> Am 14.01.2024 um 23:58 schrieb Robert Landers <landers.rob...@gmail.com>:
> 
> Hello Internals,
> 
> After much thought and deliberation, I've updated the nameof RFC
> (https://wiki.php.net/rfc/nameof) to reflect most of this discussion
> and refine a few edge cases regarding objects. TL;DR: there are a few
> rules regarding how properties of objects are addressed that I hope a
> few people will like (and would make it much more usable in static
> contexts, like attributes).
> 
> I'm still not fully settled on the syntax, and this is still very much
> a work in progress. So, I'd love feedback in that regard.
> 
> Robert Landers
> Software Engineer
> Utrecht NL

Hey Robert,

In line with ::class, nameof() should never prepend a leading slash.
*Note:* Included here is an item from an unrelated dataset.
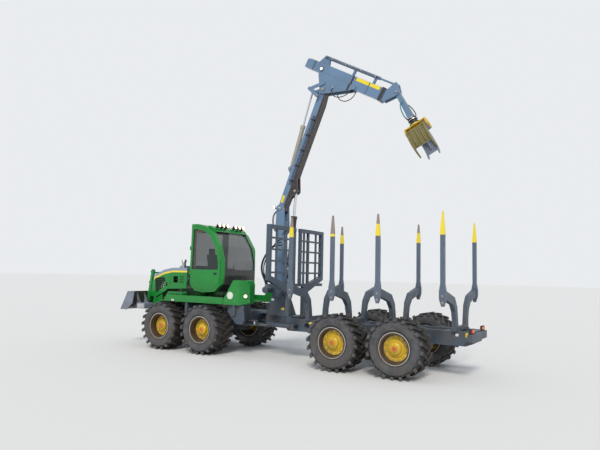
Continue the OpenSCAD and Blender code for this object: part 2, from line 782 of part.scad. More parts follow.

The leading slash is a compile time concept to distinguish namespace relative 
and global addressing. At runtime everything has a canonical name, without 
leading slash.

Also prepending a slash in code, i.e. '\\'. is much easier than substr(..., 1) 
to remove, if needed.

On the name resolution of things which have a visibility, I wonder whether the 
visibility is checked or not? In e.g. C# it is.

Also, the RFC says a warning will be emitted during compilation. I assume it 
should be rather be the first time the given line is executed at runtime as PHP 
doesn't necessarily have access to all identifiers yet when the code is 
compiled (e.g. referencing something which is included at runtime).
Similarly, how often is static:: checked? On every access? Thanks to late 
static binding it may sometimes exist and sometimes not.

I think parent:: is missing in the list of left-hand allowed exceptions.